### WORK REQUIRED
Extract all of the data and reproduce it precisely.

### RECORDS SUPPLIED

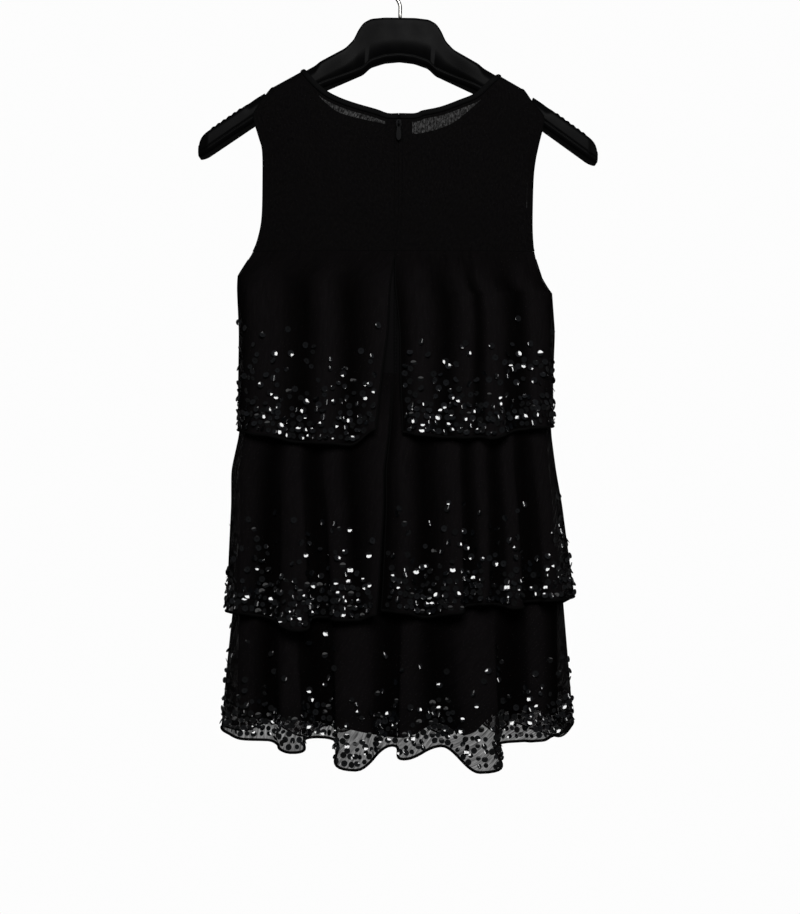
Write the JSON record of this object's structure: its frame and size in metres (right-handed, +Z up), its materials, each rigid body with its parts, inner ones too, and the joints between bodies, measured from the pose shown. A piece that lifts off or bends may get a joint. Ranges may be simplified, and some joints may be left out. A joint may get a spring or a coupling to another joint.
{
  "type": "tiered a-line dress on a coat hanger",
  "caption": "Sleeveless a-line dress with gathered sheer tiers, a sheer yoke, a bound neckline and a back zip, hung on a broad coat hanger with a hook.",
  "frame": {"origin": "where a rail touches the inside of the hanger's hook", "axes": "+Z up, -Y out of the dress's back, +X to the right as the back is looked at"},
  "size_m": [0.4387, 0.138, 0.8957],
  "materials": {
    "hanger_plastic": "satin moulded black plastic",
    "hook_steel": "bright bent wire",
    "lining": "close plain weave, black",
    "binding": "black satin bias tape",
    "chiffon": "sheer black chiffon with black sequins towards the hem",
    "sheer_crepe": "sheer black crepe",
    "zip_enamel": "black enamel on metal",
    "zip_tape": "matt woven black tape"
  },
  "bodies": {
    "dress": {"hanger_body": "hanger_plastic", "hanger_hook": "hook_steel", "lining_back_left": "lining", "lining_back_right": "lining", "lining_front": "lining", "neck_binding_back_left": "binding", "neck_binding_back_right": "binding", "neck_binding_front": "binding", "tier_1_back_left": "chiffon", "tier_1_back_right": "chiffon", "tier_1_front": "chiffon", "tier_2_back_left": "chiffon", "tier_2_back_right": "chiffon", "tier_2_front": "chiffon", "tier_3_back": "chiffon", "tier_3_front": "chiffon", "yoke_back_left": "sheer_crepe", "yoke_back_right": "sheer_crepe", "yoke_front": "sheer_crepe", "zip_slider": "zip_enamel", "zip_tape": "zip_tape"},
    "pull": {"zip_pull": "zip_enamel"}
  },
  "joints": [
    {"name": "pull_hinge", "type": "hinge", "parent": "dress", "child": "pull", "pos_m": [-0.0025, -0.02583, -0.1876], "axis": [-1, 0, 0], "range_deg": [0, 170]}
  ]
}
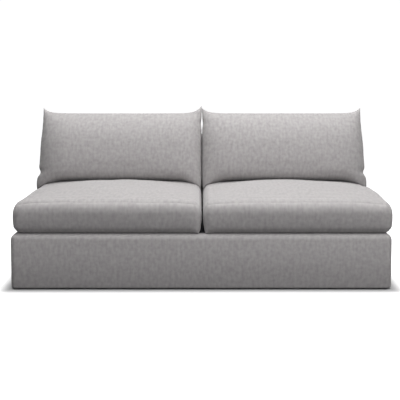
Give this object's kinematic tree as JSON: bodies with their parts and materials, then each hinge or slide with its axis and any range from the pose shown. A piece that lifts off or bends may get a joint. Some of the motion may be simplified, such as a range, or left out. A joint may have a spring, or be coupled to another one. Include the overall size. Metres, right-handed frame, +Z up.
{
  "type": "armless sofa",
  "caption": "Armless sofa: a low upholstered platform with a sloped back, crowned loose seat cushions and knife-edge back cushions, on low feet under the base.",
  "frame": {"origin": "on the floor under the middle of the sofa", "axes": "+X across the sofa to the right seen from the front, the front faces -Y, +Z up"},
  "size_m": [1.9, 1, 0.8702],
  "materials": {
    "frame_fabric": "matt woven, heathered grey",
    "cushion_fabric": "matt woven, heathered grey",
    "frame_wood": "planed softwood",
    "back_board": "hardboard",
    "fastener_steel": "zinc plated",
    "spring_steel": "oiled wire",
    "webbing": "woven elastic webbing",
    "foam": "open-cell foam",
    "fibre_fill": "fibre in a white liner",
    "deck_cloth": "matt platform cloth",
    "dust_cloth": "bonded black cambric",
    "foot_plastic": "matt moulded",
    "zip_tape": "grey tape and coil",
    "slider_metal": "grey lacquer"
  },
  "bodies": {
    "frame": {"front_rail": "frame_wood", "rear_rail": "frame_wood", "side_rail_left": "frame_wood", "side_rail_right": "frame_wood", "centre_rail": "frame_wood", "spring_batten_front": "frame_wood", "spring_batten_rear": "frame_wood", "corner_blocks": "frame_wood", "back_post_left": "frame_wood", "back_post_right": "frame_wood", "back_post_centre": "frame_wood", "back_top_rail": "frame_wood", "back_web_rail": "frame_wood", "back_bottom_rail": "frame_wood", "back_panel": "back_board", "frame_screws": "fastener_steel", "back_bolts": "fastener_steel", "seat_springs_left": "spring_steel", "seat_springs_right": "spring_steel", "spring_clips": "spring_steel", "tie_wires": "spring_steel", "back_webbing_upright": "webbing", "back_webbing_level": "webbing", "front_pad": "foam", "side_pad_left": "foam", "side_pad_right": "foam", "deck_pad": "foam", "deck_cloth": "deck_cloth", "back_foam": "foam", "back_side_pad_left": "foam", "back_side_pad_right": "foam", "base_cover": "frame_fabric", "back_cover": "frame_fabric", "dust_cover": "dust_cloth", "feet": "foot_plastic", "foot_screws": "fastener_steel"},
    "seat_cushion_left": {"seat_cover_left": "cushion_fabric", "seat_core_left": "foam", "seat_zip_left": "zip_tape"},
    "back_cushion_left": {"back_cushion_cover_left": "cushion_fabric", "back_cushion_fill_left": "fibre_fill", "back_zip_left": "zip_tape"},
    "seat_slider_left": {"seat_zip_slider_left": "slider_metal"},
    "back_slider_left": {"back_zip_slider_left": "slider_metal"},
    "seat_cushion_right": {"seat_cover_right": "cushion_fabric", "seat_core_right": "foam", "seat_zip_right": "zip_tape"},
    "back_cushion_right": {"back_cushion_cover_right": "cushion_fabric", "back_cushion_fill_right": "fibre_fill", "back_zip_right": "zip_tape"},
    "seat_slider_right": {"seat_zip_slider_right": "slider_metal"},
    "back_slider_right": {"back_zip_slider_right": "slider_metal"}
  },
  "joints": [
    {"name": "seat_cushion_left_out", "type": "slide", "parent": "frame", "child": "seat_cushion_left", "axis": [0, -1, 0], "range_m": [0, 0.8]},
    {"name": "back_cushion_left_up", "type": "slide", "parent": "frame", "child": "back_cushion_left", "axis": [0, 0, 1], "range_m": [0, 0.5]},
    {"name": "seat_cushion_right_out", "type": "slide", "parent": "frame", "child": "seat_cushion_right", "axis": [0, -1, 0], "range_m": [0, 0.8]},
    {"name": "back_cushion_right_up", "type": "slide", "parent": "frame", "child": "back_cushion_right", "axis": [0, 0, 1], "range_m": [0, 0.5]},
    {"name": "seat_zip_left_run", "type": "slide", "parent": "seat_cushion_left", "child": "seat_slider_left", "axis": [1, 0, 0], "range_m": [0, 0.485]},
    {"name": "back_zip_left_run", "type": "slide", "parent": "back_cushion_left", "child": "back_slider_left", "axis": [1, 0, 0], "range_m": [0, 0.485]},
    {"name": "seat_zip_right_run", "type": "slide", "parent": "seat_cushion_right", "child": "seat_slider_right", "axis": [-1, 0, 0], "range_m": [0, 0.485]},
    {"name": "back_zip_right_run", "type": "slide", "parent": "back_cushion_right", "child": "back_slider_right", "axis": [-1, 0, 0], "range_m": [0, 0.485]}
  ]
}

### COMPLETED EXERCISE
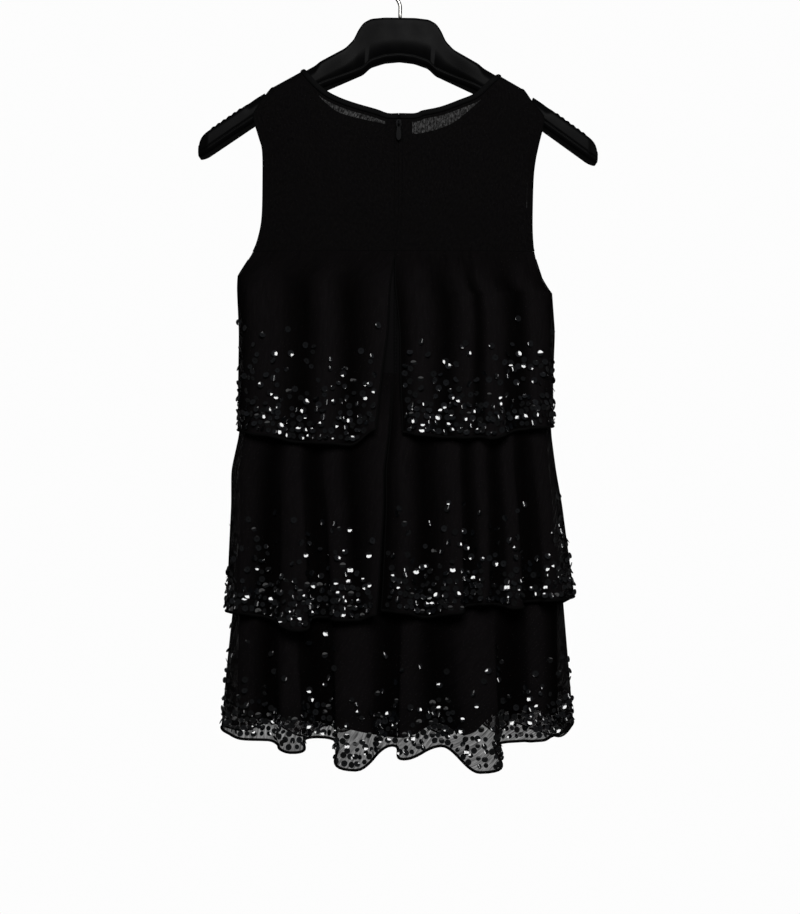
Write the JSON record of this object's structure: its frame and size in metres (right-handed, +Z up), its materials, each rigid body with its parts, inner ones too, and the joints between bodies, measured from the pose shown. A piece that lifts off or bends may get a joint. Ranges may be simplified, and some joints may be left out. A joint may get a spring or a coupling to another joint.
{
  "type": "tiered a-line dress on a coat hanger",
  "caption": "Sleeveless a-line dress with gathered sheer tiers, a sheer yoke, a bound neckline and a back zip, hung on a broad coat hanger with a hook.",
  "frame": {"origin": "where a rail touches the inside of the hanger's hook", "axes": "+Z up, -Y out of the dress's back, +X to the right as the back is looked at"},
  "size_m": [0.4387, 0.138, 0.8957],
  "materials": {
    "hanger_plastic": "satin moulded black plastic",
    "hook_steel": "bright bent wire",
    "lining": "close plain weave, black",
    "binding": "black satin bias tape",
    "chiffon": "sheer black chiffon with black sequins towards the hem",
    "sheer_crepe": "sheer black crepe",
    "zip_enamel": "black enamel on metal",
    "zip_tape": "matt woven black tape"
  },
  "bodies": {
    "dress": {"hanger_body": "hanger_plastic", "hanger_hook": "hook_steel", "lining_back_left": "lining", "lining_back_right": "lining", "lining_front": "lining", "neck_binding_back_left": "binding", "neck_binding_back_right": "binding", "neck_binding_front": "binding", "tier_1_back_left": "chiffon", "tier_1_back_right": "chiffon", "tier_1_front": "chiffon", "tier_2_back_left": "chiffon", "tier_2_back_right": "chiffon", "tier_2_front": "chiffon", "tier_3_back": "chiffon", "tier_3_front": "chiffon", "yoke_back_left": "sheer_crepe", "yoke_back_right": "sheer_crepe", "yoke_front": "sheer_crepe", "zip_slider": "zip_enamel", "zip_tape": "zip_tape"},
    "pull": {"zip_pull": "zip_enamel"}
  },
  "joints": [
    {"name": "pull_hinge", "type": "hinge", "parent": "dress", "child": "pull", "pos_m": [-0.0025, -0.02583, -0.1876], "axis": [-1, 0, 0], "range_deg": [0, 170]}
  ]
}
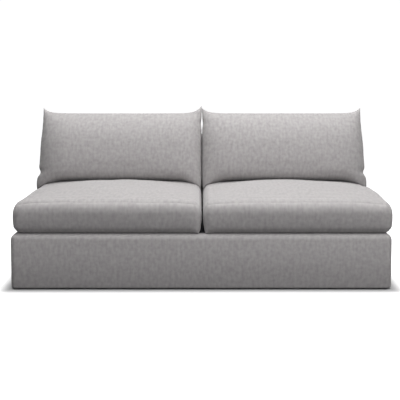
Give this object's kinematic tree as JSON: bodies with their parts and materials, then each hinge or slide with its axis and any range from the pose shown. A piece that lifts off or bends may get a joint. Some of the motion may be simplified, such as a range, or left out. A joint may have a spring, or be coupled to another one. Include the overall size. Metres, right-handed frame, +Z up.
{
  "type": "armless sofa",
  "caption": "Armless sofa: a low upholstered platform with a sloped back, crowned loose seat cushions and knife-edge back cushions, on low feet under the base.",
  "frame": {"origin": "on the floor under the middle of the sofa", "axes": "+X across the sofa to the right seen from the front, the front faces -Y, +Z up"},
  "size_m": [1.9, 1, 0.8702],
  "materials": {
    "frame_fabric": "matt woven, heathered grey",
    "cushion_fabric": "matt woven, heathered grey",
    "frame_wood": "planed softwood",
    "back_board": "hardboard",
    "fastener_steel": "zinc plated",
    "spring_steel": "oiled wire",
    "webbing": "woven elastic webbing",
    "foam": "open-cell foam",
    "fibre_fill": "fibre in a white liner",
    "deck_cloth": "matt platform cloth",
    "dust_cloth": "bonded black cambric",
    "foot_plastic": "matt moulded",
    "zip_tape": "grey tape and coil",
    "slider_metal": "grey lacquer"
  },
  "bodies": {
    "frame": {"front_rail": "frame_wood", "rear_rail": "frame_wood", "side_rail_left": "frame_wood", "side_rail_right": "frame_wood", "centre_rail": "frame_wood", "spring_batten_front": "frame_wood", "spring_batten_rear": "frame_wood", "corner_blocks": "frame_wood", "back_post_left": "frame_wood", "back_post_right": "frame_wood", "back_post_centre": "frame_wood", "back_top_rail": "frame_wood", "back_web_rail": "frame_wood", "back_bottom_rail": "frame_wood", "back_panel": "back_board", "frame_screws": "fastener_steel", "back_bolts": "fastener_steel", "seat_springs_left": "spring_steel", "seat_springs_right": "spring_steel", "spring_clips": "spring_steel", "tie_wires": "spring_steel", "back_webbing_upright": "webbing", "back_webbing_level": "webbing", "front_pad": "foam", "side_pad_left": "foam", "side_pad_right": "foam", "deck_pad": "foam", "deck_cloth": "deck_cloth", "back_foam": "foam", "back_side_pad_left": "foam", "back_side_pad_right": "foam", "base_cover": "frame_fabric", "back_cover": "frame_fabric", "dust_cover": "dust_cloth", "feet": "foot_plastic", "foot_screws": "fastener_steel"},
    "seat_cushion_left": {"seat_cover_left": "cushion_fabric", "seat_core_left": "foam", "seat_zip_left": "zip_tape"},
    "back_cushion_left": {"back_cushion_cover_left": "cushion_fabric", "back_cushion_fill_left": "fibre_fill", "back_zip_left": "zip_tape"},
    "seat_slider_left": {"seat_zip_slider_left": "slider_metal"},
    "back_slider_left": {"back_zip_slider_left": "slider_metal"},
    "seat_cushion_right": {"seat_cover_right": "cushion_fabric", "seat_core_right": "foam", "seat_zip_right": "zip_tape"},
    "back_cushion_right": {"back_cushion_cover_right": "cushion_fabric", "back_cushion_fill_right": "fibre_fill", "back_zip_right": "zip_tape"},
    "seat_slider_right": {"seat_zip_slider_right": "slider_metal"},
    "back_slider_right": {"back_zip_slider_right": "slider_metal"}
  },
  "joints": [
    {"name": "seat_cushion_left_out", "type": "slide", "parent": "frame", "child": "seat_cushion_left", "axis": [0, -1, 0], "range_m": [0, 0.8]},
    {"name": "back_cushion_left_up", "type": "slide", "parent": "frame", "child": "back_cushion_left", "axis": [0, 0, 1], "range_m": [0, 0.5]},
    {"name": "seat_cushion_right_out", "type": "slide", "parent": "frame", "child": "seat_cushion_right", "axis": [0, -1, 0], "range_m": [0, 0.8]},
    {"name": "back_cushion_right_up", "type": "slide", "parent": "frame", "child": "back_cushion_right", "axis": [0, 0, 1], "range_m": [0, 0.5]},
    {"name": "seat_zip_left_run", "type": "slide", "parent": "seat_cushion_left", "child": "seat_slider_left", "axis": [1, 0, 0], "range_m": [0, 0.485]},
    {"name": "back_zip_left_run", "type": "slide", "parent": "back_cushion_left", "child": "back_slider_left", "axis": [1, 0, 0], "range_m": [0, 0.485]},
    {"name": "seat_zip_right_run", "type": "slide", "parent": "seat_cushion_right", "child": "seat_slider_right", "axis": [-1, 0, 0], "range_m": [0, 0.485]},
    {"name": "back_zip_right_run", "type": "slide", "parent": "back_cushion_right", "child": "back_slider_right", "axis": [-1, 0, 0], "range_m": [0, 0.485]}
  ]
}